SHORT PROBLEM. Quote, with no changes, the lines that run from the top of the material to the line with "laced foot ring.", both included.

==========

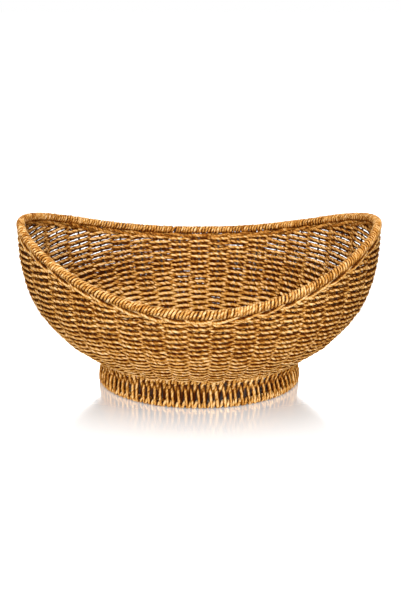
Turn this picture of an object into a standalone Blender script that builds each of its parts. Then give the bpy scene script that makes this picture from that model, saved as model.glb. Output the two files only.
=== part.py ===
"""An oval organizer basket: rope woven over a steel wire frame, on a laced foot ring.

Metres, +Z up, +X along the basket, -Y its front. The origin is on the surface that
the basket stands on, under the middle of its length and width.
"""

import math

import bmesh
import bpy
import numpy as np
from mathutils import Vector

# Rim, along the middle of its wire. It rises from its low middle to both ends.
RIM_HALF_LENGTH = 0.185
RIM_HALF_WIDTH = 0.143
RIM_MIDDLE_HEIGHT = 0.1254
RIM_END_HEIGHT = 0.176
RIM_PLAN_POWER = 1.80
RIM_RISE_POWER = 2.07

# Base, along the middle of the wire hoop that the wall grows out of
BASE_HALF_LENGTH = 0.1046
BASE_HALF_WIDTH = 0.078
BASE_HEIGHT = 0.031

# The wall's curve from base to rim: its lean from upright in degrees at the ends and
# at the sides of the basket, and the reach of its handles as shares of its chord
END_LEAN_AT_BASE = 61.0
SIDE_LEAN_AT_BASE = 53.0
END_LEAN_AT_RIM = -3.0
SIDE_LEAN_AT_RIM = 17.5
BASE_HANDLE_SHARE = 0.54
RIM_HANDLE_SHARE = 0.30

# Wire diameters
RIM_WIRE = 0.0040
HOOP_WIRE = 0.0030
STAKE_WIRE = 0.0024
FLOOR_WIRE = 0.0024
POST_WIRE = 0.0024

# Rope: its thickness where the weave presses it, and on the two wrapped hoops
WEAVE_ROPE = 0.0022
EDGE_ROPE = 0.0022
LACING_ROPE = 0.0024
RIM_WRAP_THICKNESS = 0.0020
FOOT_WRAP_THICKNESS = 0.0016

# How deep the foot's wrapping is pressed flat where the basket stands on it
FOOT_FLAT_DEPTH = 0.0002

# How far up the wall its lower band of rows ends and the upper one begins
LOWER_BAND_HEIGHT = 0.060

# Space kept between pieces that touch, and under the edge row, which crosses the
# wall's slanting top
GAP = 0.0003
EDGE_GAP = 0.0007

# Counts
STAKES = 36
POSTS = 6
FLOOR_WIRES = 7
LACING_TURNS = 90
EDGE_STAKES_OUTSIDE = 3
STEPS_PER_STAKE = 2
LOWER_BAND_LEVELS = 3
UPPER_BAND_LEVELS = 3
WIRE_SIDES = 6
STAKE_SIDES = 5
ROPE_SIDES = 5
TABLE_STEPS = 720
CURVE_STEPS = 96
BISECTIONS = 40

# Corners of a wrapping's section, outside and inside
WRAP_OUTER_CORNERS = 7
WRAP_INNER_CORNERS = 5

# A tunnel round a wire is square in section. The wall's mesh relies on its four corners.
TUNNEL_SIDES = 4

ROPE_COLOUR = (0.43, 0.19, 0.052, 1.0)
RIM_ROPE_COLOUR = (0.52, 0.26, 0.082, 1.0)
WIRE_COLOUR = (0.030, 0.022, 0.016, 1.0)
ROPE_ROUGHNESS = 0.75
WIRE_ROUGHNESS = 0.55
WIRE_METALLIC = 0.6
SMOOTH_ANGLE = 50.0

UP = Vector((0, 0, 1))
RING_STEPS = STAKES * STEPS_PER_STAKE
WEAVE_HALF = STAKE_WIRE / 2 + WEAVE_ROPE
RIM_WRAP_RADIUS = RIM_WIRE / 2 + GAP + RIM_WRAP_THICKNESS
FOOT_WRAP_RADIUS = HOOP_WIRE / 2 + GAP + FOOT_WRAP_THICKNESS
FOOT_HOOP_HEIGHT = FOOT_WRAP_RADIUS - FOOT_FLAT_DEPTH


def clear_scene():
    for obj in list(bpy.data.objects):
        bpy.data.objects.remove(obj, do_unlink=True)


def make_material(name, colour, roughness, metallic):
    material = bpy.data.materials.new(name)
    material.use_nodes = True
    shader = material.node_tree.nodes["Principled BSDF"]
    shader.inputs["Base Color"].default_value = colour
    shader.inputs["Roughness"].default_value = roughness
    shader.inputs["Metallic"].default_value = metallic
    material.diffuse_color = colour
    return material


def rope_material(name, colour=ROPE_COLOUR):
    return make_material(name, colour, ROPE_ROUGHNESS, 0)


def wire_material(name):
    return make_material(name, WIRE_COLOUR, WIRE_ROUGHNESS, WIRE_METALLIC)


def build_mesh(name, points, faces):
    """A closed mesh whose faces point out, smooth except at its sharp edges."""
    mesh = bpy.data.meshes.new(name)
    mesh.from_pydata([tuple(point) for point in points], [], faces)
    shape = bmesh.new()
    shape.from_mesh(mesh)
    bmesh.ops.recalc_face_normals(shape, faces=shape.faces)
    shape.to_mesh(mesh)
    shape.free()
    mesh.shade_smooth()
    mesh.set_sharp_from_angle(angle=math.radians(SMOOTH_ANGLE))
    return mesh


def add_object(name, mesh, material):
    obj = bpy.data.objects.new(name, mesh)
    bpy.context.scene.collection.objects.link(obj)
    if not mesh.materials:
        mesh.materials.append(material)
    return obj


def skin(rings, closed):
    """Points and faces of a skin over rings of equal count: a loop, or a bar with caps."""
    count = len(rings[0])
    points = [point for ring in rings for point in ring]
    faces = []
    for k in range(len(rings) if closed else len(rings) - 1):
        first, second = k * count, (k + 1) % len(rings) * count
        for i in range(count):
            after = (i + 1) % count
            faces.append((first + i, first + after, second + after, second + i))
    if not closed:
        faces.append(tuple(range(count)))
        faces.append(tuple(range(len(points) - count, len(points))))
    return points, faces


def add_tube(name, rings, material, closed=True):
    points, faces = skin(rings, closed)
    return add_object(name, build_mesh(name, points, faces), material)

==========

THE COMPLETED TASK.
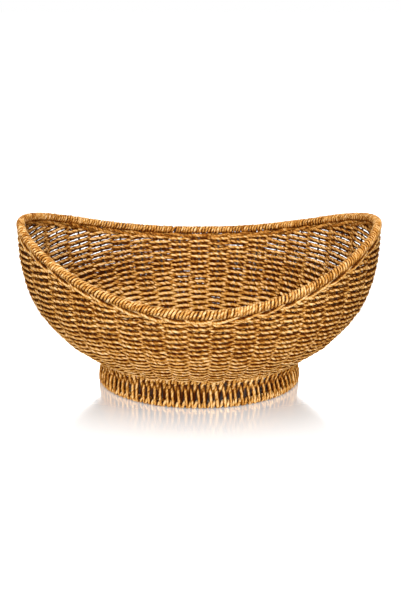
Turn this picture of an object into a standalone Blender script that builds each of its parts. Then give the bpy scene script that makes this picture from that model, saved as model.glb. Output the two files only.
=== part.py ===
"""An oval organizer basket: rope woven over a steel wire frame, on a laced foot ring.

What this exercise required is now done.